International state of the art of sustainable construction
A pilot study of construction resource costs in the EU in 2006 showed that the Netherlands, Belgium and the Scandinavian countries perform rather well in terms of sustainable resource utilization. The common factors that made this possible included: Substantial off-site profit; Highly mechanized site distribution; Just-in-time delivery of material and components; Low load of material waste; Well-paid onsite workforce; Skilled and well-trained workforce; High level of R&D; Flexible relationship between design/architecture and contractors; Early influence of contractors in the design process; Use of liability insurance. Yet in the Netherlands the success for the moment is far behind the practice in for instance Scandinavian countries. Swedish CI for example uses industrialised techniques to cut costs for residential construction. So-called catalogue housing units are prefabricated with different modules allowing the design of fully personalised buildings, fully finished, including wallpaper, radiators, bath and kitchen units. The building site is protected from the weather and the house can be assembled by a team of four people.  Belgium has several factories producing pre-fabricated units with a well trained workforce, limited subcontracting and lean management. A contractor provides detailed technical designs. Alternative solutions to facilitate industrialization and extensive R&D are made possible through partnerships with universities. The pre-fabricated units lead to at least 30% savings in steel and concrete.  By working along these lines the roles of the various stakeholders in the construction chain are changing drastically.
A major focus in technological innovation and industrialization for SuCo has been on residential construction. Rovers (2007) mentions that in office building construction only marginal improvements have been established, and this mainly depends on the client's ambitions to expose a green image. An important development in this sector has been the reduction of the constructed volume by means of an innovative organisational concept: the flex-working concept. In this working concept -which is based on the view that most of the employees are only part of the time present in the office- there are no fixed work places anymore. Employees have to seek for a desk which they can occupy anywhere in the office building. With the flex concept up-to 50 % space reduction has been achieved. .

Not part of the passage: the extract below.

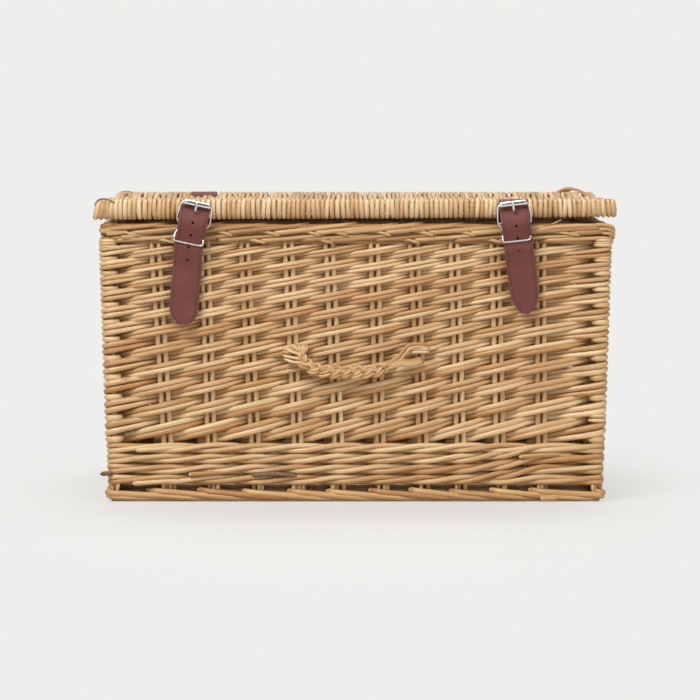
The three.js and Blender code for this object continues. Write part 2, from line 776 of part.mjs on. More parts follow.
function strap(side) {
  const line = strapLine(side);
  const halfWidths = line.map(() => strapWidth / 2);
  halfWidths[line.length - 2] *= strapTipShoulder;
  halfWidths[line.length - 1] *= strapTipEnd;
  const rings = line.map((point, i) => {
    const before = line[Math.max(i - 1, 0)];
    const after = line[Math.min(i + 1, line.length - 1)];
    const along = new THREE.Vector3().subVectors(after, before).normalize();
    const through = at(0, -along.z, along.y).multiplyScalar(leather / 2);
    const across = at(halfWidths[i], 0, 0);
    return [
      point.clone().add(through).add(across), point.clone().add(through).sub(across),
      point.clone().sub(through).sub(across), point.clone().sub(through).add(across),
    ];
  });
  let tail = solid(sweep(rings));
  for (let i = 0; i < 5; i += 1) {
    const z = prongHolePlace - i * holeSpacing;
    const long = i === 0 ? prongHoleLength : 1;
    const tool = rod(at(0, -strapWidth, 0), at(0, strapWidth, 0), holeRadius, 8).scale(1, 1, long);
    tail = tail.subtract(solid(tool.translate(0, 0, z)));
  }
  const placed = geometryOf(tail).applyMatrix4(buckleMatrix(side));
  const turn = Array.from({ length: 13 }, (_, i) => {
    const start = Math.PI - strapLeaves + loopLap;
    const angle = start - i / 12 * (start + strapEnds);
    return [Math.cos(angle), Math.sin(angle)];
  });
  const outline = [
    ...turn.map(([c, u]) => new THREE.Vector2(-rollPlace + loopOuter * c, rollHeight + loopOuter * u)),
    ...turn.map(([c, u]) => new THREE.Vector2(-rollPlace + loopInner * c, rollHeight + loopInner * u))
      .reverse(),
  ];
  const loop = alongX(outline, strapWidth).translate(side * strapPlace, 0, 0);
  return geometryOf(join([loop, placed]));
}

// Handle: a plait that hangs between two ties, each tie a loop of rod round a stake pair
const tiePlace = -(halfDepth + wallHalf + eyeRadius + eyeClear);
const tieHalf = pairHalf + 2 * fit + tieRadius;

function handleEnds() {
  const count = stakeCount(wallSpan);
  const first = Math.round((count - 1 - handleSpan) / 2);
  return [first, first + handleSpan].map((i) => stakePlace(i, count, handleHeight));
}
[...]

Suco issues and building life cycle thinking are expected to be integrated in the development of design, building elements and components as well as in the execution of construction projects alongside the traditional factors such as functionality, aesthetics, technical and physical durability, producability and costs. The efficiency and efficacy of the CI has improved in the course of time. Government support was an absolute condition to create loyalty to SuCo in the Netherlands. Subsidies are considered as an important stimulation measure. However the actual targets for Suco are not yet reached. Besides after years of promotion and stimulation of environmental building practices, the Dutch government has decided to chance its policy line into a more commercial approach. From 2004, the market was expected to pick up the phenomenon of sustainable building. At the moment the main driving parties are municipalities and large organizations that initiate new innovative projects.
The CI is challenged to change their practices in order to achieve SuCo targets. The driving factors for the achieved results in SuCo were cost reduction, profit and output maximization. Although there have been a number of successes in pilot projects, innovative technologies, demonstration projects and financial schemes there was no success in terms of absolute reduction of resource use in the CI.
However the strategies focused at minimization of losses in primary materials and material uses have underpinned that industrialised construction which takes into account the sustainability aspects, by means of the development and implantation of innovations, contributes to the achievement of this objectives. By focusing in design and project execution at standardized materials, recycled and renewable materials, flexibility and dismantling of these and the use of exact sizes of prefab panels, waste generation decreased significantly.
However SuCo is understood to be more than only insulation and waste reduction in traditional building construction. Policies have primarily focused on material and energy saving in buildings and waste reduction during the construction process. Yet new "cradle to cradle" views indicate that SuCo should imply that buildings are designed from the outset so that even after their functional lives, they will provide nourishment for something new.  Hence SuCo requires the implementation of innovative solutions in the CI and project execution which go beyond the traditional and generally accepted way of building. Designers, building material producers and contractors thus need to bring about design concepts, building elements and components as well as adaptations in the building processes by collaboration, innovation, integration and industrialisation of construction processes in order to achieve the optimum application of the sustainability principles during all stages of the life cycle of buildings.
Innovative sustainable solutions for design, building materials en processes require investment in time and research costs, whilst such efforts are risky and their results cannot always be predicted to turn out positively. This boosts the perception of high investment costs of SuCo. Besides life cycle thinking implies additional costs that occur on top of the initial investments. Although the Dutch case learns that there is apparently no dispute in the CI about their responsibility to meet the SuCo targets, there is reluctance amongst the various stakeholders in construction to be individually responsible in risky endeavours. A weakness of the CI to innovate for improved sustainability is the division of roles and responsibilities in the CI. Design and selection of building systems and materials is in the majority of the projects in the hands of the designers and consultants, which results in aesthetically sound but too often expensive buildings, waste, longer construction times and inferior guarantees. Another difficulty is that it is almost impossible to specify a sustainable building. There are new practices, such as componentization and innovative integrated manufactured building. Yet sustainable innovation should take into account the fragmented nature of the industry with lots of small SMEs as well as long and complex supply chains. SMEs form the largest proportion of the CI but are not well represented among the bodies that develop sustainability standards, new practices and best practices. Sustainability standards and norms are essentially to support the construction practice but there is a lack of knowledge on SuCo in the CI. Moreover, the CI is largely project-oriented, so learning and knowledge tends not to be passed on outside the small firm and its co-contractors.  Innovation for SuCo calls for building teams in which the construction project parties collaboratively share the risks. For the achievement of the adoption of SuCo measures on a large scale it is essential to accompany environmental gains with gains in building-economic terms and in health improvements. Dutch experience learns that government support is necessary to stimulate SuCo. Hence policy should incorporate incentives for the industry to partly carry the risks.